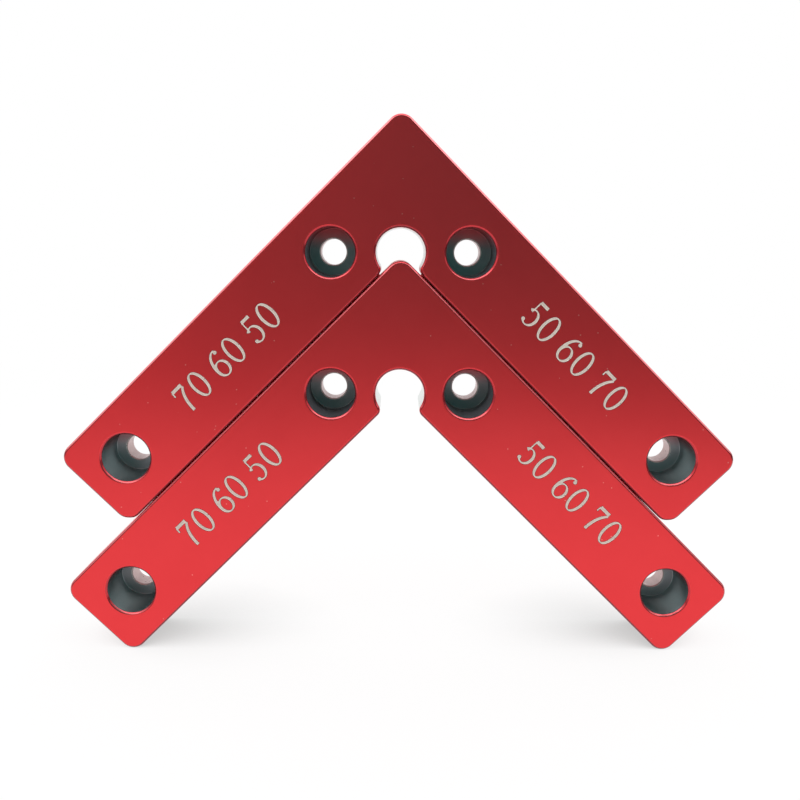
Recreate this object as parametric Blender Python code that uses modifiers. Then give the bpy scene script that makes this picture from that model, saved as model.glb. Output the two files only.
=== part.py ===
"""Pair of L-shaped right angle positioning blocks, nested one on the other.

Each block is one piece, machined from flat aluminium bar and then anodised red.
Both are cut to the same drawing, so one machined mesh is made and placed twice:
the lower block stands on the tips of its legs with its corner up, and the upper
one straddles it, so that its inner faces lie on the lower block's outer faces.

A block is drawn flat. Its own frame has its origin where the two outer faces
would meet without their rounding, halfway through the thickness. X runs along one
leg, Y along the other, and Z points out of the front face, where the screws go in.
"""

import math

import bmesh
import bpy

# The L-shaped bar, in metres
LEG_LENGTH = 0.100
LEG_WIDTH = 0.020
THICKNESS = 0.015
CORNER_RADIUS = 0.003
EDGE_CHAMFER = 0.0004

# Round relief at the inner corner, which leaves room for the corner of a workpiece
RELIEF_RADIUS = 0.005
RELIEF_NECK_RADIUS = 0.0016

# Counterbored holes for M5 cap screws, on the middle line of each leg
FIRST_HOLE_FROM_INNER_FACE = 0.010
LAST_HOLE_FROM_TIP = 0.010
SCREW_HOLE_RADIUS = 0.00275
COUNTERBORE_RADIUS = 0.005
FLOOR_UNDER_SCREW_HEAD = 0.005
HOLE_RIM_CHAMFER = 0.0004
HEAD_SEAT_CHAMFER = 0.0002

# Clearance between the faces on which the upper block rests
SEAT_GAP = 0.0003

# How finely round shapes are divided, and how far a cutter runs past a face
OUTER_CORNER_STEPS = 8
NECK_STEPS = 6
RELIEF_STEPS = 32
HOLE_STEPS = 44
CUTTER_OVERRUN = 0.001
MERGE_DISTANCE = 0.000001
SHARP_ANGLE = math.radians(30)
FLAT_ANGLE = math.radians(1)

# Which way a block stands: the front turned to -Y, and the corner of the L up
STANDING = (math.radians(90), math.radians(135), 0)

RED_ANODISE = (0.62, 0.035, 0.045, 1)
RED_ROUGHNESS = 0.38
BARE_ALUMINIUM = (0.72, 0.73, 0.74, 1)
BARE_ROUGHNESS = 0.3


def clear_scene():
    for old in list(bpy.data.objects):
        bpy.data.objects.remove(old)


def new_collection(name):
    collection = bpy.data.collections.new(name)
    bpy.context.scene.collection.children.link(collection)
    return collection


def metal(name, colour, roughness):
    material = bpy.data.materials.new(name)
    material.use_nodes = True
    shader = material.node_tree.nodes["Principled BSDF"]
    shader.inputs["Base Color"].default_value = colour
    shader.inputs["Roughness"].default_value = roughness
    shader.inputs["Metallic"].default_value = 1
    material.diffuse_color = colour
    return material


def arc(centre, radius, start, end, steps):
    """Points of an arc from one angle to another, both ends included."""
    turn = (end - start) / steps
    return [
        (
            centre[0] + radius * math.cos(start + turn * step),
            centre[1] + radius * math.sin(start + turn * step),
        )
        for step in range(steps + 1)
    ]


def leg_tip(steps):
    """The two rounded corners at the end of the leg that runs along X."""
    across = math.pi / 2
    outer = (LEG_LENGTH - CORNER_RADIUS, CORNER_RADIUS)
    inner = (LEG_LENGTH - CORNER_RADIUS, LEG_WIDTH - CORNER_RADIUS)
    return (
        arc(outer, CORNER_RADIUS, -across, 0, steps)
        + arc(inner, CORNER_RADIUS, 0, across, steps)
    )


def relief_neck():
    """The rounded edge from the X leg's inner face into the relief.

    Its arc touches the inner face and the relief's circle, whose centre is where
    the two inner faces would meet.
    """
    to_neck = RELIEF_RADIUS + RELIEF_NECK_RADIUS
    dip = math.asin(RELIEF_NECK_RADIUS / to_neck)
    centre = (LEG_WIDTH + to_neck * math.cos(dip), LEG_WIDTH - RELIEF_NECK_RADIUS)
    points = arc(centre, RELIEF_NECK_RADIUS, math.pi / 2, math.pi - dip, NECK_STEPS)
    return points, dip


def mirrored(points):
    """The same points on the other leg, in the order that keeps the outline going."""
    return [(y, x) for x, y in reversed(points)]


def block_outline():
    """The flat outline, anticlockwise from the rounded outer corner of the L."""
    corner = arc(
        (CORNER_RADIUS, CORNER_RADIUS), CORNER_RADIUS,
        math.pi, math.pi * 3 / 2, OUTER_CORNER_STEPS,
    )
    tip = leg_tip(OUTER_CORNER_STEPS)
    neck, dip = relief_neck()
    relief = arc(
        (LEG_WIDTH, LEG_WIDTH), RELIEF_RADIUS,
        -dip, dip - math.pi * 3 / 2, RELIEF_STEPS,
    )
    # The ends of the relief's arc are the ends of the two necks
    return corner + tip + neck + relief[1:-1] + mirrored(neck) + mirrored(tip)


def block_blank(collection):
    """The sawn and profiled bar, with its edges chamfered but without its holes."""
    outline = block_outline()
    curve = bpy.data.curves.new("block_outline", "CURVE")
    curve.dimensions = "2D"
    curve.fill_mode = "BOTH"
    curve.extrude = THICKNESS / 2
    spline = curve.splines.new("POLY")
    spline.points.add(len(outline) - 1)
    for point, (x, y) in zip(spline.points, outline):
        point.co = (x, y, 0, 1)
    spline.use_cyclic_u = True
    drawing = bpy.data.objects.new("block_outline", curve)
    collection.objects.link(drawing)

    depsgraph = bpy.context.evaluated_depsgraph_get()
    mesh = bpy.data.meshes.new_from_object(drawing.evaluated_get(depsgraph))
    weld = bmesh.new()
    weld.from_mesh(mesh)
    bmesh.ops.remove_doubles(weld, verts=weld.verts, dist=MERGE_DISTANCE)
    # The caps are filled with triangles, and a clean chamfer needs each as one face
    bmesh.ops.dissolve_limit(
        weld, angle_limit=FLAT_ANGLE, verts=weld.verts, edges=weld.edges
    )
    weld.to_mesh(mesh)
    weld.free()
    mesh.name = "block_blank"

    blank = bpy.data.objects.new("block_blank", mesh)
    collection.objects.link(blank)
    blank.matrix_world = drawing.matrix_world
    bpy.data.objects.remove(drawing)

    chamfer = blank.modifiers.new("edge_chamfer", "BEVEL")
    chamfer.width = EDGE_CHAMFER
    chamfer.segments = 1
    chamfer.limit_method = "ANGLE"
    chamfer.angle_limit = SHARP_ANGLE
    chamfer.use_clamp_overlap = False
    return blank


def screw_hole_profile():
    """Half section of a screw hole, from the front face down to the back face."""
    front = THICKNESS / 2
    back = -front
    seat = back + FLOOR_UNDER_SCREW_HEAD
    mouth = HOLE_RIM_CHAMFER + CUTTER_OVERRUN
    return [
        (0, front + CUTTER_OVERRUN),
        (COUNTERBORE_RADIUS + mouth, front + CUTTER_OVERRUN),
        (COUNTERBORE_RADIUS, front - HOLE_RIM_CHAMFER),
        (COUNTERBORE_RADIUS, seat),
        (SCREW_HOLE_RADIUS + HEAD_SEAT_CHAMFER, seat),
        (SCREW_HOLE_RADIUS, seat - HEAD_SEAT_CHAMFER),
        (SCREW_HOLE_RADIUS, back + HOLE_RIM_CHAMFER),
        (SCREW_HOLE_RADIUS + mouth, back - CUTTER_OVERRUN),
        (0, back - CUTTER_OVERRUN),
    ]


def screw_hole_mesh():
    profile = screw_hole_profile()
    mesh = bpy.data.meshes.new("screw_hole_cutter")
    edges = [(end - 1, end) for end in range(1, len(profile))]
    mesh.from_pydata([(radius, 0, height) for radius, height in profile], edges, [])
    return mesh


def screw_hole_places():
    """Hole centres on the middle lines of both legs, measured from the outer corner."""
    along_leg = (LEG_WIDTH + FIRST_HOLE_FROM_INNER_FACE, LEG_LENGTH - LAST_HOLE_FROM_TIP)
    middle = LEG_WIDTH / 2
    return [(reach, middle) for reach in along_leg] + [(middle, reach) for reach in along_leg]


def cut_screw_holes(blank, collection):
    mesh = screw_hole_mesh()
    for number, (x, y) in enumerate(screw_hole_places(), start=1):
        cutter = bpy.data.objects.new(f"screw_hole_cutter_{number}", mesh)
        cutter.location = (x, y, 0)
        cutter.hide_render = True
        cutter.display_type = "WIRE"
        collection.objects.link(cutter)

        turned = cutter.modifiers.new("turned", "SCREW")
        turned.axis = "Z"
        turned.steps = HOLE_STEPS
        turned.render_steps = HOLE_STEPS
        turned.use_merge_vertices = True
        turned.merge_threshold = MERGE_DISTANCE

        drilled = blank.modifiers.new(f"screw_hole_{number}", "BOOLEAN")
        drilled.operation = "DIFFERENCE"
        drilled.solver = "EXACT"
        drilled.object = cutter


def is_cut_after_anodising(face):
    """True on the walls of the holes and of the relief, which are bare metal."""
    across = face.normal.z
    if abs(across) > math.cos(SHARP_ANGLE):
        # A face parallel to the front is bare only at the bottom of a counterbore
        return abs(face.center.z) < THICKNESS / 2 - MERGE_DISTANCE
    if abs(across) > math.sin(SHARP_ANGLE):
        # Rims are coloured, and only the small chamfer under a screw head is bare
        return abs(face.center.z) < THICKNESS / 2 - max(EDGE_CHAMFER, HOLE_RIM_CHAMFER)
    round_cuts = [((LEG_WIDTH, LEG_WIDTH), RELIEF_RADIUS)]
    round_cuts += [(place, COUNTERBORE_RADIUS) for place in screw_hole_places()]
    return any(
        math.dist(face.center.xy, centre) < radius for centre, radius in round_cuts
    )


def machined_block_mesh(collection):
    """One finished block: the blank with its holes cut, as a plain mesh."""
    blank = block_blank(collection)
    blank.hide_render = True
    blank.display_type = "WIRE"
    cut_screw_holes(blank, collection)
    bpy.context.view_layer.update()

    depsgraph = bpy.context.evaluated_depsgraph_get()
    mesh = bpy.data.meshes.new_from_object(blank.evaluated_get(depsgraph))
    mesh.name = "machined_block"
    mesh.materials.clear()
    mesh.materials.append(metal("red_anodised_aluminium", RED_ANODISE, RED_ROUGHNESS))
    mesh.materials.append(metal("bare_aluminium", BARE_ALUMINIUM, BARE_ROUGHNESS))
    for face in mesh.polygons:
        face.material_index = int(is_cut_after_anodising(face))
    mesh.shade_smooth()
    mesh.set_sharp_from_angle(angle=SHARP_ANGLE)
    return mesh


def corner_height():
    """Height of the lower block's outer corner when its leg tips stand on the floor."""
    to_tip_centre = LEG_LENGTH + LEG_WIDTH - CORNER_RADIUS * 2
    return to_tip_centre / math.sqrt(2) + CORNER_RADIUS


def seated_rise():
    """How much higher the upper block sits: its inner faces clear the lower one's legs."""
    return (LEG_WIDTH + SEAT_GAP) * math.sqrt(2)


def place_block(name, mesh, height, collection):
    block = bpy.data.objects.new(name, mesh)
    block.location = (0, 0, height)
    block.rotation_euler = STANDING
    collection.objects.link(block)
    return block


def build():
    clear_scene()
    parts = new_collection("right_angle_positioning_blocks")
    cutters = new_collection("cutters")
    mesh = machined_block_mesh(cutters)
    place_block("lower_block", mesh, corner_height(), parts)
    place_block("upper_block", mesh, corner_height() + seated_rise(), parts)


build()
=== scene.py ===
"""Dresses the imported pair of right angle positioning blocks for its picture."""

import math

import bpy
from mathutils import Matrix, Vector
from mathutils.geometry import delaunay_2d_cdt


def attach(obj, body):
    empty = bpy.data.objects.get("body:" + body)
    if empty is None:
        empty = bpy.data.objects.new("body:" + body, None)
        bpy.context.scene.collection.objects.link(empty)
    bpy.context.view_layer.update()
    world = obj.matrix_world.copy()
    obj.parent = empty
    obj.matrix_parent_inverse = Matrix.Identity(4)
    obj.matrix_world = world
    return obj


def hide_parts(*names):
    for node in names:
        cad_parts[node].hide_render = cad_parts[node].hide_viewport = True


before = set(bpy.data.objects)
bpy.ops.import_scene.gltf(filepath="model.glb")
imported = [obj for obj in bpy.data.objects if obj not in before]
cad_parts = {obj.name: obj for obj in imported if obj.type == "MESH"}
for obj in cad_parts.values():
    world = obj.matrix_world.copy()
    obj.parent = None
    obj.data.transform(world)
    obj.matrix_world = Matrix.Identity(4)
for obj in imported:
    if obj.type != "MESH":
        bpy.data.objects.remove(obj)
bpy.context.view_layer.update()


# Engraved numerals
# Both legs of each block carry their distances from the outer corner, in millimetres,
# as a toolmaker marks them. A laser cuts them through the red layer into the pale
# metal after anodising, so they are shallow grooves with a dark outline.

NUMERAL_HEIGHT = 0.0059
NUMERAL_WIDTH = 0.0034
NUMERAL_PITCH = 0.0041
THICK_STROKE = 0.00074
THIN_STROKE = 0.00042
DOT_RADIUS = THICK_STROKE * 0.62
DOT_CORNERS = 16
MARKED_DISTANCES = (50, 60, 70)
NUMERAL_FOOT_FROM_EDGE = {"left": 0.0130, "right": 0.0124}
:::
▶ _REQUEST_
Please write out the material word for word from its first line through the line holding "on the other.", including both, and no line past it.

▶ _RESULT OF THE TASK_
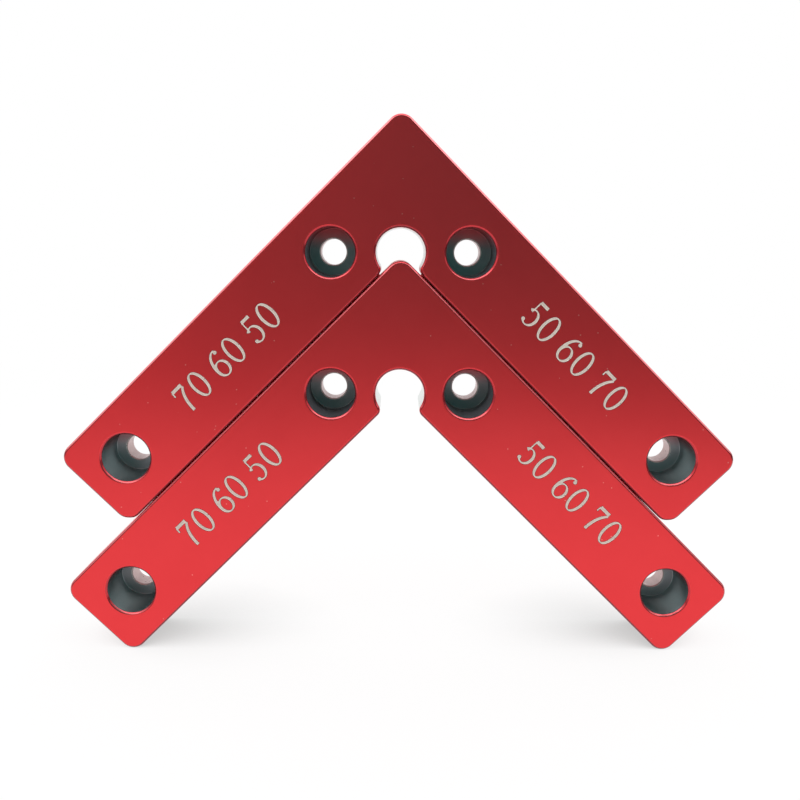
Recreate this object as parametric Blender Python code that uses modifiers. Then give the bpy scene script that makes this picture from that model, saved as model.glb. Output the two files only.
=== part.py ===
"""Pair of L-shaped right angle positioning blocks, nested one on the other.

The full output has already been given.